Tuesday, April 30, 2019

'I'll Take Your Dead' (2018) Movie Review

ava preston

I’ll Take Your Dead starts with a young girl’s ominous voiceover about seeing dead people and the nature of death, straight into a corpse being dismembered, dissolved in a bathtub, and disposed of. This immediately sets the mood for writer/director Chad Archibald’s dark synthesis of gritty underworld crime saga and supernatural ghost horror. 


William (Aidan Devine) and his young daughter, Gloria (Ava Preston), live a quiet life in a remote farmhouse in the cold, windswept countryside. Three things of note. First, the duo loves each other very much, but has a strained relationship as they both cope with the death of Gloria’s mother, William’s wife. Second, for work, William disposes of dead bodies for local criminals. Third, Gloria sees dead people. When the body of Jackie (Jess Salgueiro) shows up not-quite-dead, it complicates things in a variety of practical, ethical, and esoteric ways that build toward a violent conclusion.

a ghost haunts a little girl in a basement

It’s a cool, unique set up and Archibald, along with the rest of the Black Fawn Films crew—the Canadian filmmaking collective behind Bite, Bed of the Dead, The Heretic, and more strangeness—weave together the grim crime elements, the ghostly terror, and the family stress. The result is a macabre, somber, gothic tale that’s as emotionally affecting as it is chilling.

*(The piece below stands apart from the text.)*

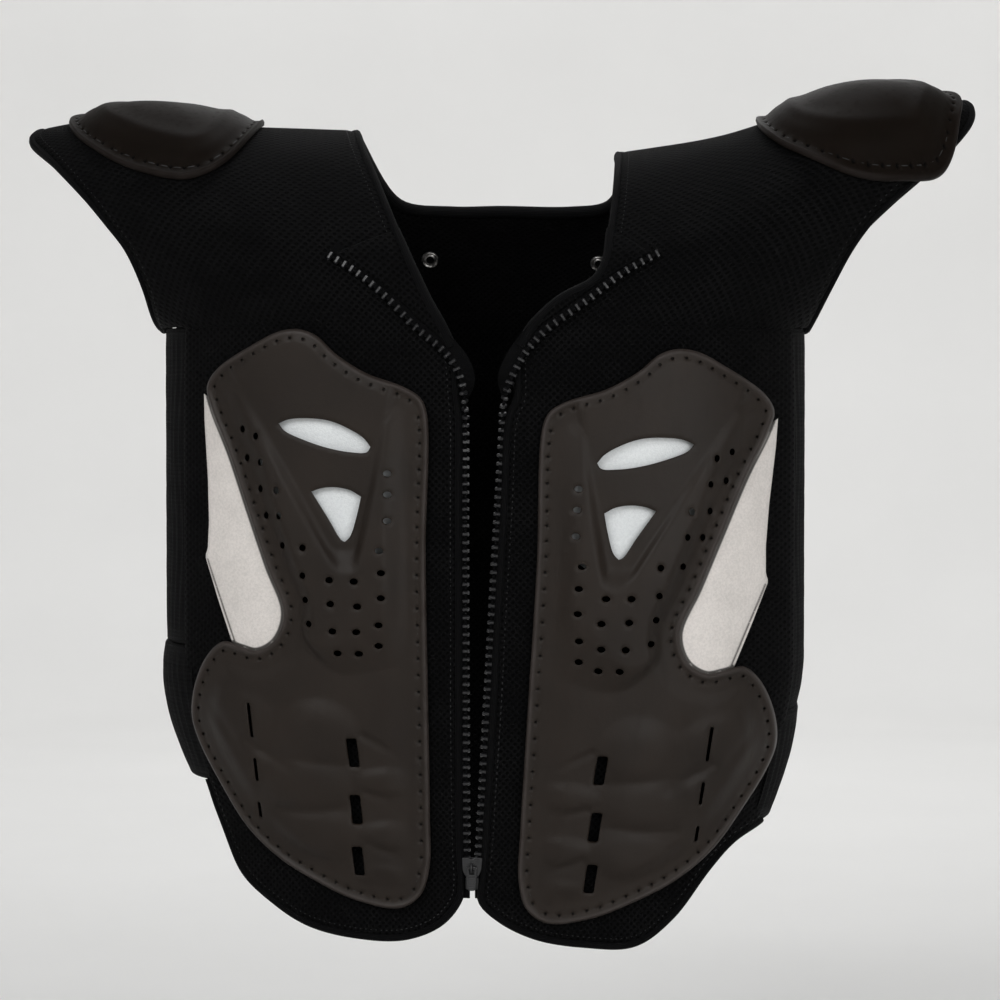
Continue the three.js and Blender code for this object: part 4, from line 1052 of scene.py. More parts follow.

True to form, William never wanted this life and found himself here via a path over which he had little or no control. He’s become something of a myth, a gangster urban legend hoods tell around campfires to terrify one another—rumors swirl that he eats the bodies or sews them together in grotesque arrangements, and he’s earned the nickname “Candy Butcher.” 

aiden devine and jess salguerio make an escape

But to Gloria, William’s just her dad. They have a strong, if strained, connection, and a dark, grisly domesticity that drives the entire film. He firmly delineates them versus the people who pay him, the good from the bad. They’re just a normal family. But when he says, “I’m not a monster,” her matter-of-fact reply is a simple, “You melt people in the back room,” and there’s nothing more to say. 

Stoic and dour, Devine, and subsequently William, carries his not-unsubstantial weight in his face, a labyrinthine map of well-worn creases, each one containing secrets and hurts and dreams of escape to El Paso. But it’s Preston who truly stands out. Haunted, both literally and figuratively, she is by turns an ascetic realist, a scared kid afraid to go into the basement, and a girl who misses her mom growing into womanhood. She bonds with Jackie, who becomes a stand-in mother figure while tied to a bed, at the same time she harbors no illusions that this woman is their prisoner. 

fiery ghost in a basement

Though short and direct—at 85 minutes, it’s closer to 80 when you account for the credits—I’ll Take Your Dead still takes pains to set the tone and establish continual tension. It gives the relationships, the spirits, the external anxiety space to simmer and develop. Set almost exclusively in a single location, cinematographer Jeff Maher makes excellent use of the sweeping exteriors, shooting the gorgeous wilderness expanses in a way that drives home the isolation. This juxtaposes with the tight inner workings of the house that close in and squeeze like a pressure cooker, reminiscent of The Autopsy of Jane Doe. Steph Copeland’s score runs from urgent, pressing synths to booming, portentous piano and nerve-jangling strings. 

While the supernatural elements do fall by the wayside in the middle in favor of more real-world concerns, it all comes back around and culminates in a strong action climax. Archibald and company pull together the various threads in curious, satisfying, if not wholly unexpected fashion. The bad guys, led by Ari Millen’s Reggie, who has the word “evil” tattooed on his cheek just in case you couldn’t tell, create a stand-off siege in an Assault on Precinct 13 vein that’s a fitting, thrilling apex.

shootout in the wilderness

I’ll Take Your Dead is a cool, probably off-your-radar little film that’s well worth the time and effort to track down. It blends various influences and genres into a tale that works as a potboiler crime story, a bleak family drama, and a creeping supernatural horror. There’s murder, a troubled father-daughter relationship, and ghosts; it checks off all the boxes.